31.5 cm; 52.5 cm; 27.5 cm


Please note that this lot contains elephant ivory. Pursuant to the UK Ivory Act 2018, clients based in the United Kingdom are not able to bid on / purchase this lot.

The Southern German city of Augsburg became a major centre of the European luxury market in the 16th and 17th centuries, with artists specialising in silver and silver gilt works, clocks and automata, and cabinets and small boxes manufactured with imported tropical woods and inlaid with exotic precious materials like ivory, tortoiseshell and mother of pearl by the over 200 master cabinetmakers (Kunstschreiner) recorded in the city in 1590.

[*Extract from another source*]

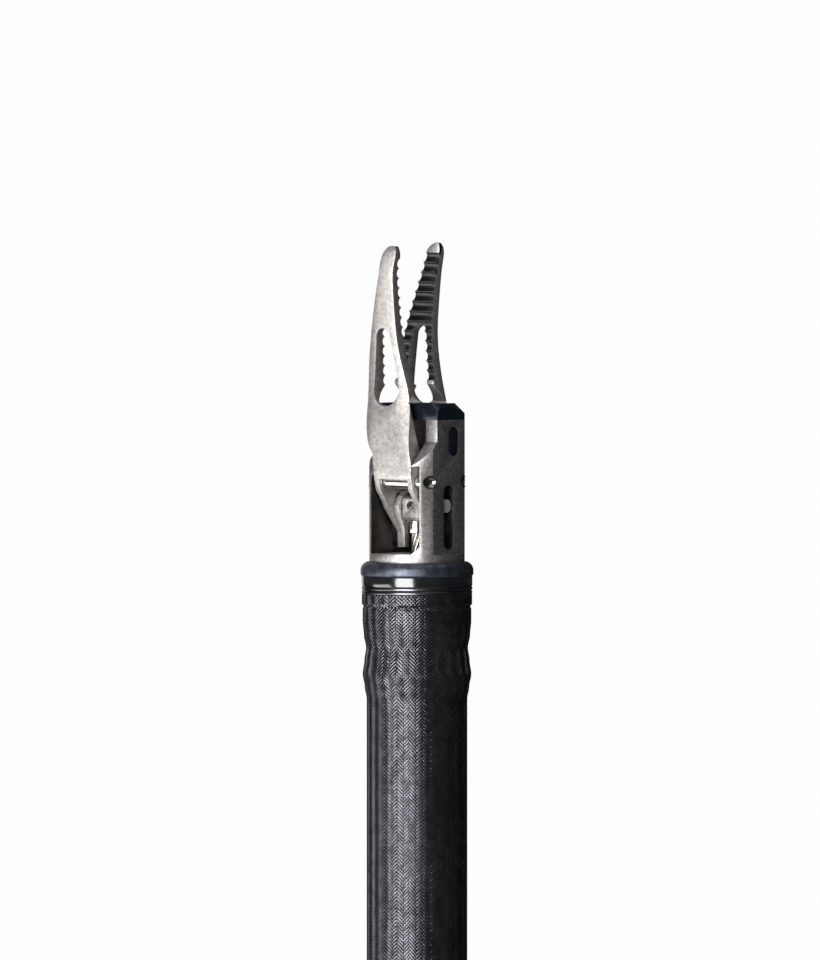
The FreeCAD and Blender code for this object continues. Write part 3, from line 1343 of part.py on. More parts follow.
make_clevis()
make_cap()
make_cap_keys()
make_hinge_pins()
blade, rear_blade = size("blade_length"), size("blade_length") + size("rear_longer")
make_jaw("front_jaw", -1, size("leg_outer_in"), size("leg_outer_out"), 0.0, blade, 0)
make_jaw("rear_jaw", 1, size("leg_inner_in"), size("leg_inner_out"), 0.5, rear_blade, size("rear_slant"))
make_drive_block()
make_wrist()
make_sleeve()
make_shaft()
make_drive_rod()
make_knob()
make_bend_ring()
make_housing()
make_port()
make_lever()
check_and_write()
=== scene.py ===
"""An articulating laparoscopic grasper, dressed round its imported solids: steel jaws and clevis, a blued cap,
a braided black sleeve over the wrist, and a moulded handle. Lengths are in metres."""

import json
import math

import bmesh
import bpy
from mathutils import Matrix, Vector


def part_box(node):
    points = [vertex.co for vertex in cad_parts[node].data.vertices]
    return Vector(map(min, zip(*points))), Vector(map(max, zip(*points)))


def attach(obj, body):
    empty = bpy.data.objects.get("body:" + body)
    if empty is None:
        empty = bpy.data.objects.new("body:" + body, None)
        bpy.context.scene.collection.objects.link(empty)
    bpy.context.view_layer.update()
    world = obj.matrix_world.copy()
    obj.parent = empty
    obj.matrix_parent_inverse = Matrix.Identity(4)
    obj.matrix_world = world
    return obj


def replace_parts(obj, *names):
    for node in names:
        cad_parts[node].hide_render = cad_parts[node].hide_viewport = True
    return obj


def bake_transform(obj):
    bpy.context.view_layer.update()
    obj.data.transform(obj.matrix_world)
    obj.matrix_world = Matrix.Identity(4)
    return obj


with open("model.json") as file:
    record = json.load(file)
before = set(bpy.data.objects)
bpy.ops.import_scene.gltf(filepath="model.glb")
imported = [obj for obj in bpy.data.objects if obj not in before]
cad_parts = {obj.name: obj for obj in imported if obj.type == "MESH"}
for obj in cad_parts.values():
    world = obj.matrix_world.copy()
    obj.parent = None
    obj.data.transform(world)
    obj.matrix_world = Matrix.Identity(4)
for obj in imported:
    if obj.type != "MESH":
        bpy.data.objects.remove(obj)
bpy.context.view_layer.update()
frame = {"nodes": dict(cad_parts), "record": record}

MM = 0.001
HINGES = 325.5 * MM
JOINTS = {4: 292.1 * MM, 3: 299.1 * MM, 2: 306.1 * MM, 1: 313.1 * MM}

body_of = {n: body for body, members in frame["record"]["behaviour"]["bodies"].items() for n in members}
slot_of = {s["node"]: s["material_slot"] for s in frame["record"]["subparts"]}


# Materials


def effect(name, inputs, outputs):
    """An empty shader group with number inputs and the outputs named, and its two end nodes."""
    group = bpy.data.node_groups.new(name, "ShaderNodeTree")
    for label, value in inputs.items():
        socket = group.interface.new_socket(name=label, in_out="INPUT", socket_type="NodeSocketFloat")
        socket.default_value = value
    for label, kind in outputs.items():
        group.interface.new_socket(name=label, in_out="OUTPUT", socket_type=kind)
    return group, group.nodes.new("NodeGroupInput"), group.nodes.new("NodeGroupOutput")


def add(tree, kind, **values):
    """A node with its properties and sockets set. Sockets are named with a leading s_ and _ for a space."""
    node = tree.nodes.new("ShaderNode" + kind)
    for key, value in values.items():
        if key.startswith("s_"):
            node.inputs[key[2:].replace("_", " ")].default_value = value
        else:
            setattr(node, key, value)
    return node


TEXTURE_OUT = {"Mask": "NodeSocketFloat", "Normal": "NodeSocketVector"}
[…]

An almost identical casket, most likely from the same workshop was formerly with Daniel Katz, London and now with Coulborn & Sons, Sutton Coldfield. The distinctive zoomorphic inlay of stylised leaping hounds, foxes, deer, wild boar, rabbits, birds and other fauna is based on hunting scenes by the Nuremberg printmaker Virgil Solis (1514-1562), which were used as design sources for engraved and inlaid ornament on caskets, games boards, powder flasks, parade shields and hunting horns [fig.1]. Similar animal decoration appears along the borders of an Augsburg game board in the Victoria & Albert Museum, London (567-1899; see Nick Humphrey, 'Printed Sources for a South German Games Board', V&A Online Journal, Issue No. 7 Summer 2015), and also on a small rectangular casket sold Sotheby's London, 2 December 2008, lot 56.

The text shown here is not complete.